Los ging’s im Juli vergangenen Jahres. Der Vermieter TLG Immobilien, eine Treuhand-Nachfolgerin, kündigte die Mietverträge der Musiker außerordentlich. Der offizielle Grund: Brandschutzmängel. Die Bands aus dem Orwo-Haus standen vor dem Aus. Nirgends in der Stadt war die Miete für Proberäume so günstig wie hier. Nur knapp drei Euro mussten die Musiker pro Quadratmeter bezahlen. Einige hatten sich zwischen den Stahlträgern und unverputzten Wänden sogar eigene Tonstudios eingerichtet. Punkbands probten neben Geigenspielern. Vor der Wende hatte das Kombinat „Original Wolfen“ (Orwo) hier Fotopapier hergestellt, angeblich das Beste in der DDR. Nach den Chemikalien riecht es noch heute. Bis Mitte der 90er-Jahre die Musiker kamen, stand das Haus leer.

Die Kündigung – und damit das Ende eines einzigartigen Projekts – wollten die Bands nicht hinnehmen.
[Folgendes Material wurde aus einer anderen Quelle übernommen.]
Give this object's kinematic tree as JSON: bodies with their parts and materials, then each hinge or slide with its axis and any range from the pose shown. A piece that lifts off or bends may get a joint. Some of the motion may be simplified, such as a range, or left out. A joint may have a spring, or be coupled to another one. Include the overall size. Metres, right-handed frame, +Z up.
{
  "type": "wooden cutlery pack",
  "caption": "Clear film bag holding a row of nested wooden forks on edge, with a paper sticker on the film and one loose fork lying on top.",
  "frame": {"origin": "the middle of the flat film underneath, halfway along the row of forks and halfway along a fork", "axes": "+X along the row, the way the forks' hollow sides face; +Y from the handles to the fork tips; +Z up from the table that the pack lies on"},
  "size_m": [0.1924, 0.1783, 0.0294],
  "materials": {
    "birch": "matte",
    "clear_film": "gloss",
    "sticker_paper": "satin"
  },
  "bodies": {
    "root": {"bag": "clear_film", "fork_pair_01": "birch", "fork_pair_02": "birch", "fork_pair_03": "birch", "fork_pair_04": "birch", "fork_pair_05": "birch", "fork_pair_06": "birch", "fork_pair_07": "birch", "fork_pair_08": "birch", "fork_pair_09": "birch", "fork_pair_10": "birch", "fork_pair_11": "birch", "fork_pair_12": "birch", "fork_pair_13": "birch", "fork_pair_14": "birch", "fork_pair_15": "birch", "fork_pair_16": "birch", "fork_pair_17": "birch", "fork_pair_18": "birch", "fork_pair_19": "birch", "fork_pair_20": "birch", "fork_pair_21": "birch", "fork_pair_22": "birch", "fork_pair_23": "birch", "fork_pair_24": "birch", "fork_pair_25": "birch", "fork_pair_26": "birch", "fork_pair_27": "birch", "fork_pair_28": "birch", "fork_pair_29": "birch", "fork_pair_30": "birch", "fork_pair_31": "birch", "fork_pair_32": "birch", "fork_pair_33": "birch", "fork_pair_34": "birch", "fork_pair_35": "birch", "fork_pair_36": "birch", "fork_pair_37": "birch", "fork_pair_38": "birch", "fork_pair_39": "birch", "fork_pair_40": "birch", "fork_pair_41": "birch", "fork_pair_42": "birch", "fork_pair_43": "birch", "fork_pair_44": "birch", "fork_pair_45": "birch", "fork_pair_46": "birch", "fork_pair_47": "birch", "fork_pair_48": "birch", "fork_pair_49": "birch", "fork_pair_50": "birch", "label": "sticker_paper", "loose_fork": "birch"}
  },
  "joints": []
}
Sie gründeten den Verein, organisierten kleinere Soli-Konzerte und Demonstrationen, bei denen sie schon mal die Landsberger Allee lahm legten. „Wir hatten keine Ahnung, wie PR-Arbeit funktioniert“, sagt Andreas Otto, 21, der vom Schlagzeuger der Rockband Dropped zum Pressesprecher der Musikergemeinschaft avancierte. „Wir haben einfach losgelegt.“ Das ist kaum zu glauben, schließlich bringt es das Orwo-Haus schon auf über 150 Medienberichte.

Prominente aus Politik und Kultur geben sich die Klinke in die Hand: Panikrocker Udo Lindenberg war da, Kultursenator Thomas Flierl (Linkspartei) auch, der ehemalige Musikmanager und Radiobetreiber Tim Renner kam zu Besuch, Popsternchen Jeanette Biedermann schaut immer wieder vorbei und hat sogar 10.000 Euro gespendet.

Das alles zeigte Wirkung. Der Bezirk sponserte den Jungmusikern einen Unternehmensberater, der ein Nutzungskonzept erarbeitete. Ergebnis: Das Projekt kann sich selbst finanzieren, allerdings muss die Miete auf sechs Euro pro Quadratmeter erhöht werden. „Das haben wir schweren Herzens gemacht“, sagt Andreas Otto – schließlich ist das immer noch ein günstiger Preis für Proberäume.

Der Kultursenat schoss einmalig 50.000 Euro zu, die in den Brandschutz gesteckt werden. Doch es reicht hinten und vorne nicht. „Wir haben zwar im April den Kaufvertrag für das Haus unterschrieben“, sagt der Vereinsvorsitzende André Szatkowski, „doch an der Finanzierung wird noch gearbeitet“. Allein für den Kaufpreis müssen 340.000 Euro aufgebracht werden. „Da ließ die TLG nicht mit sich verhandeln.“ Dazu kommen noch einmal 600.000 für Brandschutz und Sanierung. Und weil ein Teil des Grundstücks der Bahn gehört, können die Musiker keine Hypothek aufnehmen. Ein aktuelles Konzept sieht jetzt vor, einen Kredit aufzunehmen und ihn über Kleinbürgschaften abzusichern.

Um das Finanzielle und die Buchhaltung kümmert sich im Orwo-Haus, wie könnte es anders sein, auch eine Musikerin: Katja Pfefferkorn, 30, spielt in der Band Paul is Dead. „Als gelernte Steuerfachangestellte kann ich mit den Zahlen ganz gut umgehen“, sagt sie. Wie fast alle arbeitet sie ehrenamtlich, „weil die Community so toll und die Proberäume so günstig sind“. Die laut Eigenwerbung „lauteste Platte der Stadt“ profitiert zudem von der Arbeitsmarktreform Hartz IV. Elf 1-Euro-Jobber und zwei Praktikanten arbeiten in dem Projekt. Lars Steuer ist einer von ihnen. Der arbeitslose Stuckateur und Gitarrist kümmert sich um die Baukoordination. Als er von den Problemen des Orwo-Hauses hörte, war für ihn und seine Band klar: „Wir ziehen mit unserem Proberaum dahin und kämpfen mit.“

Die Frank-Zappa-Straße wird nächsten Sommer eingeweiht. Sogar die Geschwister des Musikers haben sich angekündigt. Rund um das Orwo-Haus ist ein großes Fest geplant – natürlich mit Konzerten der Bands. Trotz formaler Bürokratie, finanzieller Schwierigkeiten und organisatorischer Hindernisse gilt für das Orwo-Haus ein Satz von Frank Zappa: „Jazz ist nicht tot, er riecht nur ein bisschen komisch“ – in diesem Fall nach Fotopapier.